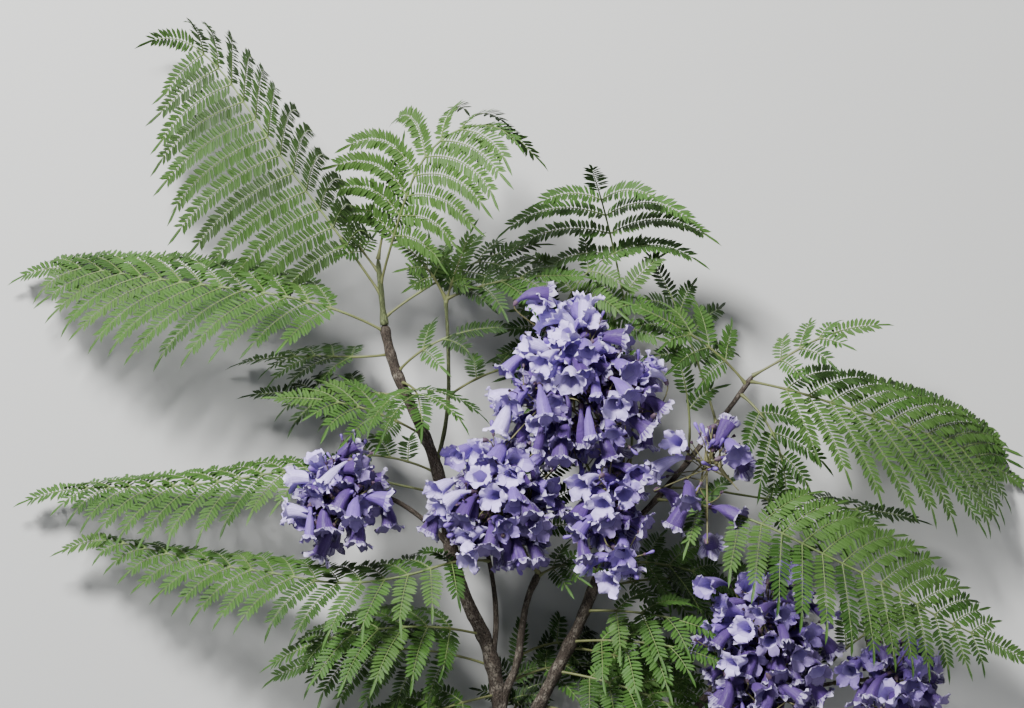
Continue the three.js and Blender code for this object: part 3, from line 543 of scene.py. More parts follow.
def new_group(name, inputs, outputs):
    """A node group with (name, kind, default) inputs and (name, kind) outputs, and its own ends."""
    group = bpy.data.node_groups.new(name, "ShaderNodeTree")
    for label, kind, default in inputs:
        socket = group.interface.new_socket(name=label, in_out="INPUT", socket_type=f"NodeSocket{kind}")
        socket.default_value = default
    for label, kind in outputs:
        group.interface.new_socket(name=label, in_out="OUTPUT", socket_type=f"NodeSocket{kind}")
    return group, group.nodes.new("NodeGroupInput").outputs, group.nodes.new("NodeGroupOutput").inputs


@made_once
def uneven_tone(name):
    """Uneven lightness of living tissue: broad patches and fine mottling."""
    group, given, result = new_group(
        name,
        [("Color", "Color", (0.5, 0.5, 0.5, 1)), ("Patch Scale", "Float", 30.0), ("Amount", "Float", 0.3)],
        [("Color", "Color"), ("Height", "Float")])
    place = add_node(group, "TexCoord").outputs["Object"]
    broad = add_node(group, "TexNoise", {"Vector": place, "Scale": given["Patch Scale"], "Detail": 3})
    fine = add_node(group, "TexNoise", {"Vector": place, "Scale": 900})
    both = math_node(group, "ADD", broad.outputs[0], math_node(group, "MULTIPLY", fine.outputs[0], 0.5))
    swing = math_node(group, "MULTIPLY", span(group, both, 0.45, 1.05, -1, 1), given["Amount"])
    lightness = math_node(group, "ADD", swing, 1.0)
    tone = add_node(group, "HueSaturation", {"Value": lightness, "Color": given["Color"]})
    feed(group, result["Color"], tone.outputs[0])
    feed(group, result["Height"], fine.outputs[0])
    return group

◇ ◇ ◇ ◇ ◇

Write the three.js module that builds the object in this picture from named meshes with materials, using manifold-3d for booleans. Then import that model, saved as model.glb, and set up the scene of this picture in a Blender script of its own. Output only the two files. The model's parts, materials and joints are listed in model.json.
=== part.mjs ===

◇ ◇ ◇ ◇ ◇

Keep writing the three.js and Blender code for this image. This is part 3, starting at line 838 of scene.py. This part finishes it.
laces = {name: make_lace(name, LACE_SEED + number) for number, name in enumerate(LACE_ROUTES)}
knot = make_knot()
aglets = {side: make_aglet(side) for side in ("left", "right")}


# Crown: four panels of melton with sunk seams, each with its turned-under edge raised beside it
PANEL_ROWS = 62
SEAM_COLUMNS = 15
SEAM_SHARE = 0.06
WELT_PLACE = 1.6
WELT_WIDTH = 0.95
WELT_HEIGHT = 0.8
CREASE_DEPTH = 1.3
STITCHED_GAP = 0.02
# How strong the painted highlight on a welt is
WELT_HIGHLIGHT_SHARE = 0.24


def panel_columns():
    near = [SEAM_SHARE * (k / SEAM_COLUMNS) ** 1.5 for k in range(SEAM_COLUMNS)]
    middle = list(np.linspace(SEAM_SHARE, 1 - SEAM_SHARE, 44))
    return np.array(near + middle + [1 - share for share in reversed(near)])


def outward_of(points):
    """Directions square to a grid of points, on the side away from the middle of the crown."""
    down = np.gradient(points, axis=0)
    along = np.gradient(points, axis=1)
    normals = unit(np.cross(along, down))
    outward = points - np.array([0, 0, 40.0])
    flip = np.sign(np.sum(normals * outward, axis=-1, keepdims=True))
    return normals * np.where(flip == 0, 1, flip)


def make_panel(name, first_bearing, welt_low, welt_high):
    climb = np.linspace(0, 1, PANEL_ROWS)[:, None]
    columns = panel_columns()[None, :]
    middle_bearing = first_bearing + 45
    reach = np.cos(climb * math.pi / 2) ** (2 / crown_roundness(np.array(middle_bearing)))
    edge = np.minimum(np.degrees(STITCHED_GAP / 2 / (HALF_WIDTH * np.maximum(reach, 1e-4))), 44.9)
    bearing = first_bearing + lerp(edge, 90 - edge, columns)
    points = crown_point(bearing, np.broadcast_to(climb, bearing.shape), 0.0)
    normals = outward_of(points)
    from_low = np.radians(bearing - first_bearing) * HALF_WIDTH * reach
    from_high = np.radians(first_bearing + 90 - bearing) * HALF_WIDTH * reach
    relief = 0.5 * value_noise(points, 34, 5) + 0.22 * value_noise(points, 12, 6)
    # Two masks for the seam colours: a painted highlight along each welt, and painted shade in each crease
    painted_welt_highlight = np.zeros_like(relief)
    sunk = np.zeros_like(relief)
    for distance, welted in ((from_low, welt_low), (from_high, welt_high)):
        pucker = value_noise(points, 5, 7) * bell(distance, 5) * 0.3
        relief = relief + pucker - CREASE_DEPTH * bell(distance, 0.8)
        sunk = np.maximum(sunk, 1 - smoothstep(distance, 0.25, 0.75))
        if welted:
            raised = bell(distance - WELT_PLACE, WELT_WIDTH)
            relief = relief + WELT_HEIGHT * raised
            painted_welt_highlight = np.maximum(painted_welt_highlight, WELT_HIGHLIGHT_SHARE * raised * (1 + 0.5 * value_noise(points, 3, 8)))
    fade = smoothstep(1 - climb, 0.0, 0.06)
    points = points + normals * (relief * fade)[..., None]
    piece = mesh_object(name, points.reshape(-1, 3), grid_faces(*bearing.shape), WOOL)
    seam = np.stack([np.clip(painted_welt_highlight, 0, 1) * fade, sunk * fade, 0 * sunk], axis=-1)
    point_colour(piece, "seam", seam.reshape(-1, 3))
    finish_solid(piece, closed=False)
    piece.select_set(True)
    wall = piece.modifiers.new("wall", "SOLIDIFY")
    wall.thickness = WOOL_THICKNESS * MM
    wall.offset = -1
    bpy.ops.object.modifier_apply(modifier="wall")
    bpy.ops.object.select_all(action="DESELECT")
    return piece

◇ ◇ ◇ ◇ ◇

» Instructions to follow:
Which lines hold the word "scene"? Copy all of them.

» Response to this task:
Continue the three.js and Blender code for this object: part 3, from line 543 of scene.py. More parts follow.
Write the three.js module that builds the object in this picture from named meshes with materials, using manifold-3d for booleans. Then import that model, saved as model.glb, and set up the scene of this picture in a Blender script of its own. Output only the two files. The model's parts, materials and joints are listed in model.json.
Keep writing the three.js and Blender code for this image. This is part 3, starting at line 838 of scene.py. This part finishes it.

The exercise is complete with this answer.